◆ To be done
Give only the number of lines that contain the word "with".

:: Data block

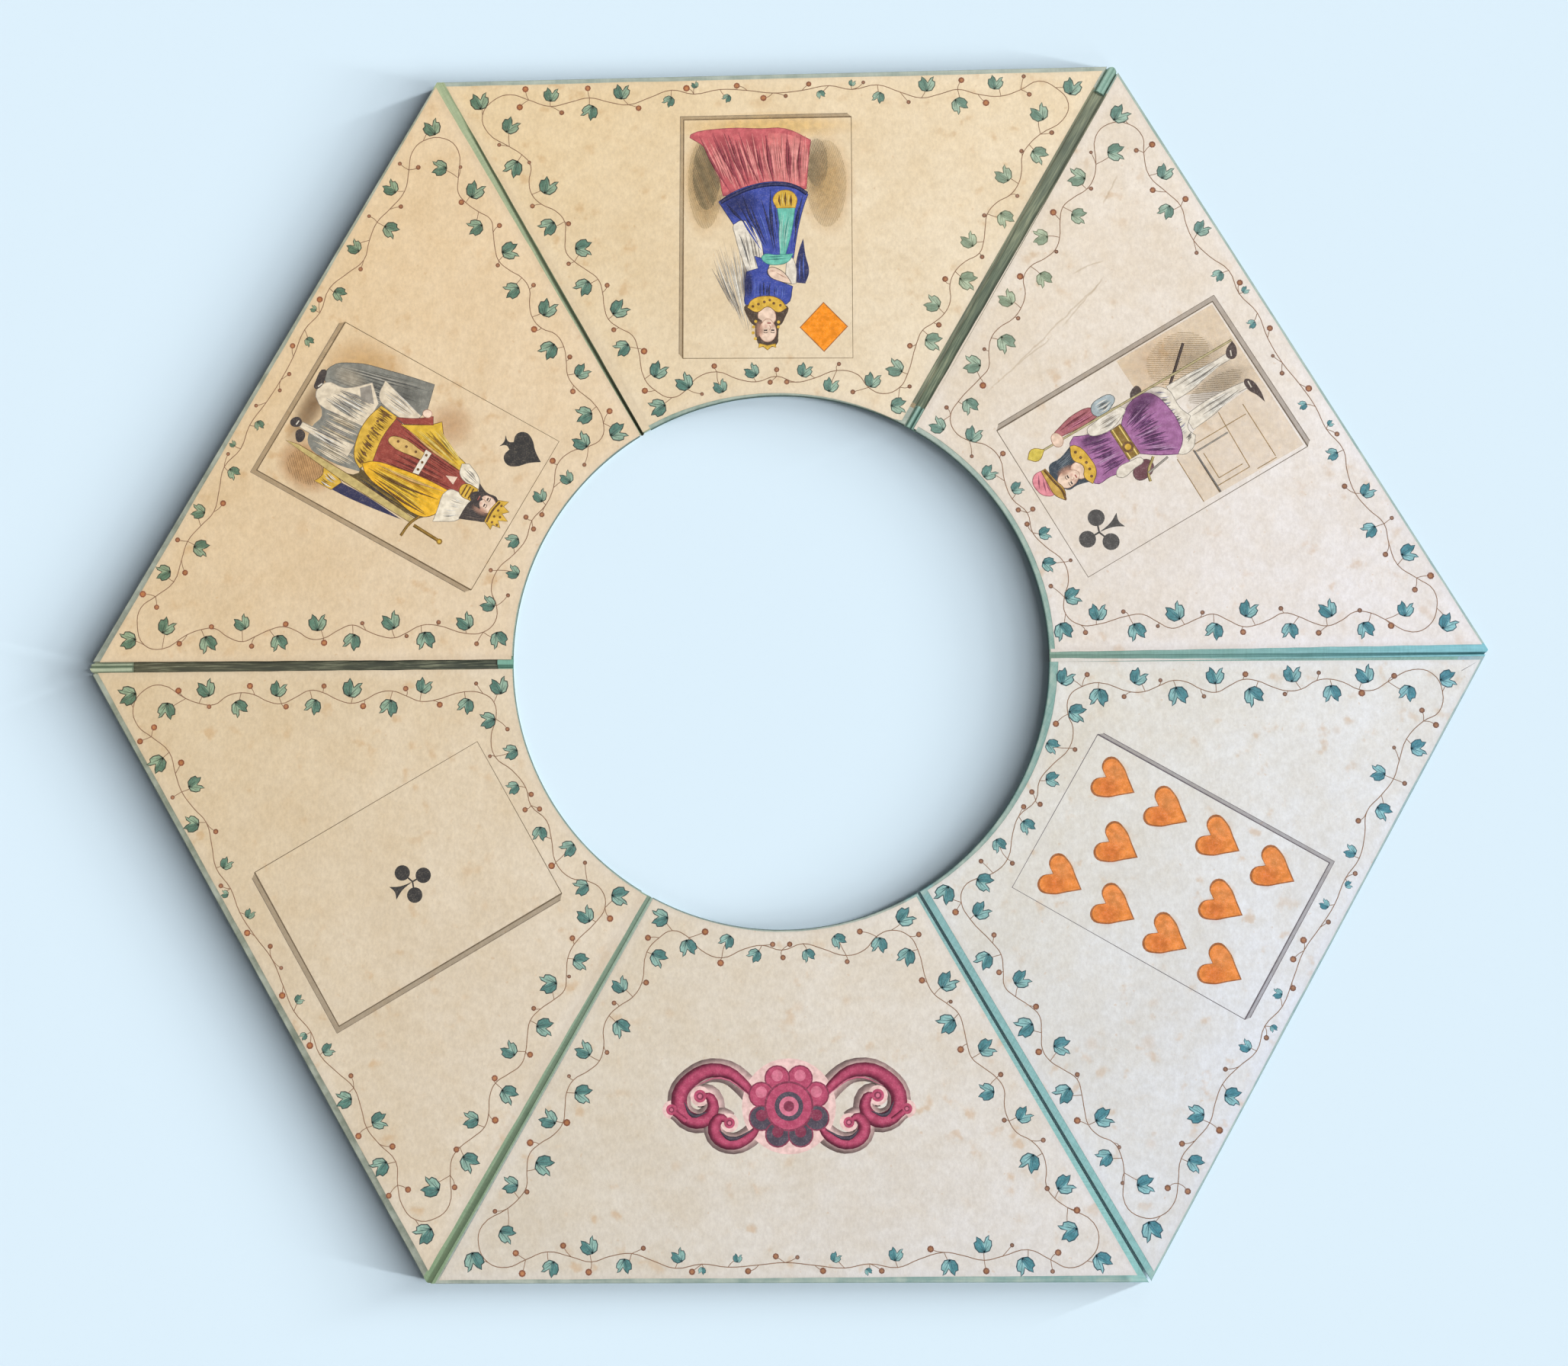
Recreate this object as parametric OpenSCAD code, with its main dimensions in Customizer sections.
// Folding ring board for the parlour card game bog.
// Six pasteboard panels lie edge to edge round an open middle. Each panel is
// bound in book cloth along its outer edge and its hollow inner edge, and has a
// printed paper on the face and a plain paper on the back. Five cloth spines
// join neighbouring panels, on the back and on the face by turns, so the board
// folds zig-zag into a stack of six. The sixth seam is left open.
// Millimetres. Z up, table top at z = 0, origin in the middle of the ring,
// +Y towards the queen panel.

/* [Board] */
// Length of one outer side of the hexagon
side = 250; // [200:1:320]
// Radius of the open middle
hole_r = 95.8; // [70:0.1:110]

/* [Sheets] */
// Thickness of the pasteboard core
core_t = 1.9; // [1.2:0.1:3]
// Thickness of the face paper and of the back paper
paper_t = 0.15; // [0.1:0.05:0.3]
// Thickness of the book cloth
cloth_t = 0.2; // [0.15:0.05:0.3]
// Thickness of the lining strip inside a spine
lining_t = 0.15; // [0.1:0.05:0.15]

/* [Seams] */
// Room left between the faces of two folded panels
fold_air = 0.3; // [0.2:0.05:1]
// Distance from a core's edge to the crease of its spine
crease_in = 0.3; // [0.3:0.05:0.6]
// Width of the open seam between the two bound edges
open_gap = 1.0; // [0.9:0.1:3]
// Width of a spine's wing, pasted down under the paper
wing_w = 10; // [5:0.5:20]
// Length of the cloth turned in at each end of a spine
tab_len = 9; // [4:0.5:20]

/* [Bindings] */
// Width of cloth turned over an outer edge or an open-seam edge
turn_outer = 8; // [4:0.5:15]
// Width of cloth turned over the hollow inner edge
turn_arc = 7; // [4:0.5:15]
// Cloth left showing between the face paper and an outer edge
rim_outer = 0.9; // [0.3:0.1:3]
// The same on the title panel
rim_title = 2.2; // [0.3:0.1:3.5]
// Cloth left showing between the face paper and the inner edge
rim_arc = 1.0; // [0.3:0.1:3]
// The same on the jack and ten panels
rim_arc_wide = 2.4; // [0.3:0.1:3.5]
// Cloth left showing beside the open seam on the title panel
rim_open_title = 1.9; // [0.3:0.1:3.5]
// Cloth left showing beside the open seam on the ten panel
rim_open_ten = 2.8; // [0.3:0.1:3.5]
// Cloth left showing round the back paper
rim_back = 3; // [1:0.5:3.5]
// Gap between a paper's edge and the core's edge along a spine
paper_back_off = 0.15; // [0.1:0.05:1]

/* [Hidden] */
$fn = 96;
// Kinds of side: bound free edge, spine cloth on the back, spine cloth on the face
FREE = 0;
BACK = 1;
FACE = 2;

thick = core_t + 2 * paper_t;
core_z0 = paper_t;
core_z1 = paper_t + core_t;
apothem = side * cos(30);
crease_z = paper_t + cloth_t;
crease_x = thick - crease_z + fold_air / 2;
seam_gap = 2 * (crease_x + crease_in);
spine_half = crease_x - 0.05;
spine_in = hole_r + 0.1;
spine_out = side - 0.5774 * spine_half - 0.1;
plan_y0 = hole_r * 0.7;

// Turn of each panel about Z, the outer edge of the queen panel lying along +Y
turn_queen = 0;
turn_king = 60;
turn_ace = 120;
turn_title = 180;
turn_ten = 240;
turn_jack = 300;

// Direction of each seam from the middle of the ring
seam_jack = 60;
seam_king = 120;
seam_ace = 180;
seam_title = 240;
seam_ten = 0;

function core_inset(kind) = kind == FREE ? open_gap / 2 + cloth_t : seam_gap / 2;
function top_cut(kind) = kind == FACE ? wing_w : kind == FREE ? turn_outer : 0;
function bottom_cut(kind) = kind == BACK ? wing_w : kind == FREE ? turn_outer : 0;

// Half width of a panel at distance y from the middle, set in by d from its seam
function reach(y, d) = y * tan(30) - d / cos(30);

// Wedge of the hexagon between two seams, from y0 to y1, set in by dl and dr
module wedge(dl, dr, y0, y1, z0, z1)
    translate([0, 0, z0])
    linear_extrude(z1 - z0)
    polygon([[-reach(y0, dl), y0], [reach(y0, dr), y0],
             [reach(y1, dr), y1], [-reach(y1, dl), y1]]);

// Panel plan: a wedge with a hollow arc on the inside
module plan(dl, dr, outer_in, arc_r, z0, z1)
    difference() {
        wedge(dl, dr, plan_y0, apothem - outer_in, z0, z1);
        translate([0, 0, z0 - 1]) cylinder(r = arc_r, h = z1 - z0 + 2);
    }

// Strip along the right side of a panel, from d0 to d1 off the seam
module side_strip(d0, d1, outer_in, arc_r, z0, z1)
    difference() {
        translate([0, 0, z0])
        linear_extrude(z1 - z0)
        polygon([[reach(plan_y0, d1), plan_y0], [reach(plan_y0, d0), plan_y0],
                 [reach(apothem - outer_in, d0), apothem - outer_in],
                 [reach(apothem - outer_in, d1), apothem - outer_in]]);
        translate([0, 0, z0 - 1]) cylinder(r = arc_r, h = z1 - z0 + 2);
    }

// Pasteboard, thinned along its margins where cloth is turned over it
module core(turn, left, right)
    color([0.62, 0.55, 0.44])
    rotate([0, 0, turn])
    union() {
        plan(core_inset(left), core_inset(right), cloth_t, hole_r + cloth_t,
             core_z0 + cloth_t, core_z1 - cloth_t);
        plan(core_inset(left) + top_cut(left), core_inset(right) + top_cut(right),
             turn_outer, hole_r + turn_arc, core_z1 - cloth_t, core_z1);
        plan(core_inset(left) + bottom_cut(left), core_inset(right) + bottom_cut(right),
             turn_outer, hole_r + turn_arc, core_z0, core_z0 + cloth_t);
    }

// Printed paper, pasted over the turned-in cloth
module face_paper(turn, left, right, outer_rim, arc_rim, open_rim)
    color([0.92, 0.85, 0.73])
    rotate([0, 0, turn])
    plan(left == FREE ? open_gap / 2 + open_rim : seam_gap / 2 + paper_back_off,
         right == FREE ? open_gap / 2 + open_rim : seam_gap / 2 + paper_back_off,
         outer_rim, hole_r + arc_rim, core_z1, thick);

// Plain paper that the board rests on
module back_paper(turn, left, right)
    color([0.25, 0.38, 0.36])
    rotate([0, 0, turn])
    plan(left == FREE ? open_gap / 2 + rim_back : seam_gap / 2 + paper_back_off,
         right == FREE ? open_gap / 2 + rim_back : seam_gap / 2 + paper_back_off,
         rim_back, hole_r + rim_back, 0, paper_t);

// Cloth folded round the outer edge
module outer_binding(turn, left, right)
    color([0.49, 0.76, 0.71])
    rotate([0, 0, turn])
    difference() {
        wedge(core_inset(left), core_inset(right), apothem - turn_outer, apothem, core_z0, core_z1);
        wedge(-5, -5, apothem - turn_outer - 1, apothem - cloth_t,
              core_z0 + cloth_t, core_z1 - cloth_t);
    }

// Cloth folded round the hollow inner edge
module arc_binding(turn, left, right)
    color([0.49, 0.76, 0.71])
    rotate([0, 0, turn])
    difference() {
        intersection() {
            wedge(core_inset(left), core_inset(right), plan_y0, hole_r * 1.4, core_z0, core_z1);
            cylinder(r = hole_r + turn_arc, h = thick);
        }
        translate([0, 0, -1]) cylinder(r = hole_r, h = thick + 2);
        translate([0, 0, core_z0 + cloth_t])
        difference() {
            cylinder(r = hole_r + turn_arc + 1, h = core_t - 2 * cloth_t);
            translate([0, 0, -1]) cylinder(r = hole_r + cloth_t, h = core_t + 2);
        }
    }

// Wing of a spine cloth, pasted on the core under the paper
module wing(turn, kind, right_side)
    color([0.49, 0.76, 0.71])
    rotate([0, 0, turn])
    mirror([right_side ? 0 : 1, 0, 0])
    side_strip(seam_gap / 2, seam_gap / 2 + wing_w, turn_outer, hole_r + turn_arc,
               kind == FACE ? core_z1 - cloth_t : core_z0,
               kind == FACE ? core_z1 : core_z0 + cloth_t);

// Cloth folded round an edge at the open seam
module edge_binding(turn, right_side)
    color([0.49, 0.76, 0.71])
    rotate([0, 0, turn])
    mirror([right_side ? 0 : 1, 0, 0])
    union() {
        side_strip(open_gap / 2, open_gap / 2 + cloth_t, 0, hole_r, core_z0, core_z1);
        side_strip(open_gap / 2, open_gap / 2 + cloth_t + turn_outer,
                   turn_outer, hole_r + turn_arc, core_z1 - cloth_t, core_z1);
        side_strip(open_gap / 2, open_gap / 2 + cloth_t + turn_outer,
                   turn_outer, hole_r + turn_arc, core_z0, core_z0 + cloth_t);
    }

// Places a spine modelled with its cloth underneath
module on_seam(angle, kind)
    rotate([0, 0, angle])
    translate([0, 0, kind == FACE ? thick : 0])
    mirror([0, 0, kind == FACE ? 1 : 0])
    children();

// Free part of a spine cloth between its two creases, with its ends turned in
module spine_cloth(angle, kind)
    color([0.49, 0.76, 0.71])
    on_seam(angle, kind)
    union() {
        translate([spine_in, -spine_half, core_z0])
            cube([spine_out - spine_in, 2 * spine_half, cloth_t]);
        translate([spine_in, -spine_half, core_z0])
            cube([tab_len, 2 * spine_half, 2 * cloth_t]);
        translate([spine_out - tab_len, -spine_half, core_z0])
            cube([tab_len, 2 * spine_half, 2 * cloth_t]);
    }

// Paper strip pasted inside a spine between the turned-in ends
module spine_lining(angle, kind)
    color([0.35, 0.40, 0.34])
    on_seam(angle, kind)
    translate([spine_in + tab_len, -spine_half, core_z0 + cloth_t])
        cube([spine_out - spine_in - 2 * tab_len, 2 * spine_half, lining_t]);

module queen_core() core(turn_queen, FACE, BACK);
module queen_face_paper() face_paper(turn_queen, FACE, BACK, rim_outer, rim_arc, 0);
module queen_back_paper() back_paper(turn_queen, FACE, BACK);
module queen_outer_binding() outer_binding(turn_queen, FACE, BACK);
module queen_arc_binding() arc_binding(turn_queen, FACE, BACK);
module queen_wing_left() wing(turn_queen, FACE, false);
module queen_wing_right() wing(turn_queen, BACK, true);

module king_core() core(turn_king, BACK, FACE);
module king_face_paper() face_paper(turn_king, BACK, FACE, rim_outer, rim_arc, 0);
module king_back_paper() back_paper(turn_king, BACK, FACE);
module king_outer_binding() outer_binding(turn_king, BACK, FACE);
module king_arc_binding() arc_binding(turn_king, BACK, FACE);
module king_wing_left() wing(turn_king, BACK, false);
module king_wing_right() wing(turn_king, FACE, true);

module ace_core() core(turn_ace, FACE, BACK);
module ace_face_paper() face_paper(turn_ace, FACE, BACK, rim_outer, rim_arc, 0);
module ace_back_paper() back_paper(turn_ace, FACE, BACK);
module ace_outer_binding() outer_binding(turn_ace, FACE, BACK);
module ace_arc_binding() arc_binding(turn_ace, FACE, BACK);
module ace_wing_left() wing(turn_ace, FACE, false);
module ace_wing_right() wing(turn_ace, BACK, true);

module title_core() core(turn_title, FREE, FACE);
module title_face_paper() face_paper(turn_title, FREE, FACE, rim_title, rim_arc, rim_open_title);
module title_back_paper() back_paper(turn_title, FREE, FACE);
module title_outer_binding() outer_binding(turn_title, FREE, FACE);
module title_arc_binding() arc_binding(turn_title, FREE, FACE);
module title_wing_right() wing(turn_title, FACE, true);
module title_edge_binding() edge_binding(turn_title, false);

module ten_core() core(turn_ten, FACE, FREE);
module ten_face_paper() face_paper(turn_ten, FACE, FREE, rim_outer, rim_arc_wide, rim_open_ten);
module ten_back_paper() back_paper(turn_ten, FACE, FREE);
module ten_outer_binding() outer_binding(turn_ten, FACE, FREE);
module ten_arc_binding() arc_binding(turn_ten, FACE, FREE);
module ten_wing_left() wing(turn_ten, FACE, false);
module ten_edge_binding() edge_binding(turn_ten, true);

module jack_core() core(turn_jack, BACK, FACE);
module jack_face_paper() face_paper(turn_jack, BACK, FACE, rim_outer, rim_arc_wide, 0);
module jack_back_paper() back_paper(turn_jack, BACK, FACE);
module jack_outer_binding() outer_binding(turn_jack, BACK, FACE);
module jack_arc_binding() arc_binding(turn_jack, BACK, FACE);
module jack_wing_left() wing(turn_jack, BACK, false);
module jack_wing_right() wing(turn_jack, FACE, true);

// Each spine is named after the panel it carries, counted away from the queen
module jack_spine_cloth() spine_cloth(seam_jack, BACK);
module jack_spine_lining() spine_lining(seam_jack, BACK);
module ten_spine_cloth() spine_cloth(seam_ten, FACE);
module ten_spine_lining() spine_lining(seam_ten, FACE);
module king_spine_cloth() spine_cloth(seam_king, FACE);
module king_spine_lining() spine_lining(seam_king, FACE);
module ace_spine_cloth() spine_cloth(seam_ace, BACK);
module ace_spine_lining() spine_lining(seam_ace, BACK);
module title_spine_cloth() spine_cloth(seam_title, FACE);
module title_spine_lining() spine_lining(seam_title, FACE);

queen_core();
queen_face_paper();
queen_back_paper();
queen_outer_binding();
queen_arc_binding();
queen_wing_left();
queen_wing_right();
king_core();
king_face_paper();
king_back_paper();
king_outer_binding();
king_arc_binding();
king_wing_left();
king_wing_right();
ace_core();
ace_face_paper();
ace_back_paper();
ace_outer_binding();
ace_arc_binding();
ace_wing_left();
ace_wing_right();
title_core();
title_face_paper();
title_back_paper();
title_outer_binding();
title_arc_binding();
title_wing_right();
title_edge_binding();
ten_core();
ten_face_paper();
ten_back_paper();
ten_outer_binding();
ten_arc_binding();
ten_wing_left();
ten_edge_binding();
jack_core();
jack_face_paper();
jack_back_paper();
jack_outer_binding();
jack_arc_binding();
jack_wing_left();
jack_wing_right();
jack_spine_cloth();
jack_spine_lining();
ten_spine_cloth();
ten_spine_lining();
king_spine_cloth();
king_spine_lining();
ace_spine_cloth();
ace_spine_lining();
title_spine_cloth();
title_spine_lining();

::::

◆ Answer below
4